People now conform to whatever that is put in front of them because the only urgent need apparent to them as they perceive the education system is to get academic results with flying colours.

And to use that education as a means to acquire as much private property as possible, particularly in the urban areas. Degrees are relevant as far as they give one a chance to upgrade their class – the aspirational middle class and the bourgeoisie.

The aspirations to acquire an education so that we can mimic what is done in the global north and east without paying attention to our local immediate context are counter-productive. Our education should speak more to African cities, towns, and rural areas in an inclusive way.

Yes, good academic results mirror brilliance and the zeal of students as regards excellence in life. But the focus on academic results has turned overwhelmingly unsustainable for overall organic national development.

What happens to the brilliant child good who is excellent in athletics? What happens to the student who excels in music? The one who is amazingly super in football? These factors then reveal the skewed nature of an over-emphasis on academic results only.

Academic results force people to load information without properly processing its meaning and relevance to the world they live in.

Education should help people to develop a questioning sensibility. It should enable people to be empowered, to demand more. Education should be fashioned in a way that fosters emotional intelligence and how to better understand oneself, and the people in the world one lives in. These factors should be the crowning points of education systems in Africa.

In our local African contexts, the education should reflect more of our history in detail, as well as explaining the relations between African and global capital since the advent of imperialism in an objective manner.

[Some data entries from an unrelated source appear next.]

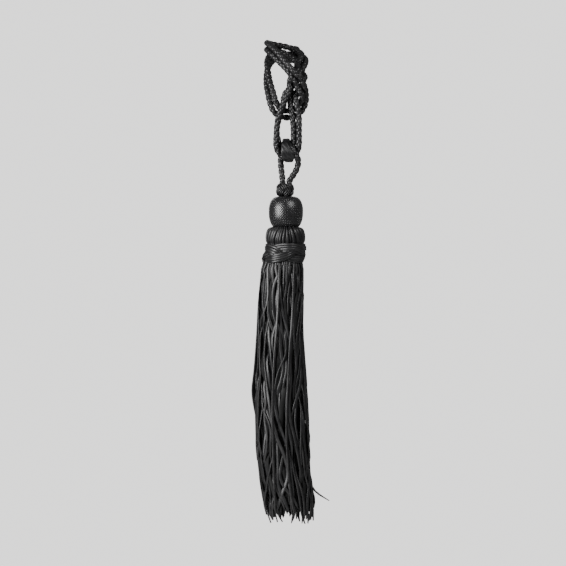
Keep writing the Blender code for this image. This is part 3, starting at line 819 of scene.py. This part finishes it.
# height, middle of the tassel's width, half its width
OUTLINE = np.array([
    (-0.231, 0.0, 0.0281), (-0.254, 0.0, 0.0284), (-0.262, 0.0003, 0.0288),
    (-0.27, -0.0018, 0.0292), (-0.276, -0.0034, 0.0294), (-0.282, -0.0038, 0.0301),
    (-0.333, -0.0065, 0.0321), (-0.384, -0.0079, 0.0335), (-0.417, -0.0072, 0.035),
    (-0.473, -0.0057, 0.038), (-0.529, -0.0036, 0.039), (-0.578, -0.0004, 0.0375),
    (-0.613, 0.0041, 0.0366), (-0.646, 0.0075, 0.0343),
])[::-1]


def lean_at(height):
    """Give the middle of the tassel at a height."""
    return np.interp(height, OUTLINE[:, 0], OUTLINE[:, 1])


def half_width_at(height):
    """Give half the width of the tassel at a height."""
    return np.interp(height, OUTLINE[:, 0], OUTLINE[:, 2])


print("widest half of the fringe:", OUTLINE[:, 2].max(), "m")


# %% Barrels
PROFILE_STEPS = 12


def barrel(profile, middle):
    """Turn a profile of radius and height, from the bottom up, into a barrel."""
    line = smooth_line(profile, PROFILE_STEPS)
    slope = unit(np.gradient(line, axis=0))
    middles = middle(line[:, 1]) if callable(middle) else np.full(len(line), middle)
    columns = [line[:, 0], line[:, 1], slope[:, 1], -slope[:, 0], middles]
    return {"at": travelled(line), "columns": columns}


def radius_at(shape, at):
    """Give a barrel's radius at a distance up its profile."""
    return np.interp(at, shape["at"], shape["columns"][0])


def on_barrel(shape, turn, at, lift):
    """Give the points at a turn, a distance up and a lift off the surface."""
    radius, height, out, up, middle = (np.interp(at, shape["at"], c) for c in shape["columns"])
    radius = radius + out * lift
    x, y = middle + radius * np.cos(turn), AXIS_Y + radius * np.sin(turn)
    return np.stack([x, y, height + up * lift], axis=-1)


print("points along a barrel's profile:", PROFILE_STEPS, "between two given ones")

# %% [markdown]
# A lace's width is laid out square to its line.  Below the laces a core painted near black as shade
# fills the barrel, so that no light comes through between them.

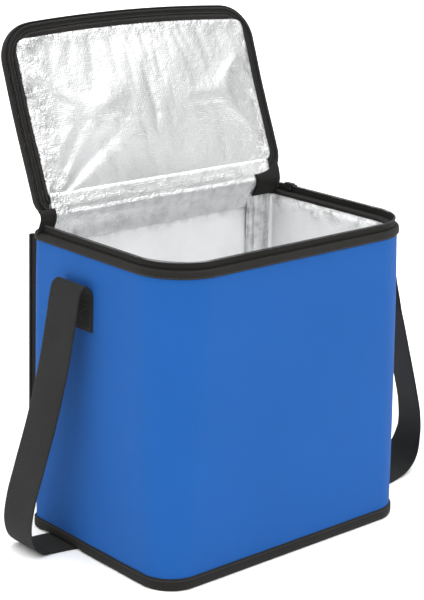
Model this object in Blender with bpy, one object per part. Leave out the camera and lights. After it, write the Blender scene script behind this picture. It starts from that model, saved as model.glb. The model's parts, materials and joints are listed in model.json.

We should depart from education that is narrow in nature. Education should be broad. People must not just conform but must be empowered with education.

Because education is not just about academic results. Education should prepare people to appreciate what life is, the history in the world from an objective point of view, and to develop their skills in various areas of life. Emotional intelligence creates people who perceive the world better. As well as education grounded in robust Pan-African oriented approaches.

So, as the debates about opening schools in these pandemic times, policy makers should have this in mind – that education must empower people in a way that inspires them to find collective solutions for their communities and countries at large.

Education in Africa must foster a sense of an organic collective national consciousness that helps us counter the ideological hegemony of global capital (the north and east). So that we have organic, homegrown solutions in Africa. In this way, progress will be inclusive and not based on class. And not to copy everything that global capital throws at us without ideologically questioning such solutions.

Education should be not for conformity but for empowerment.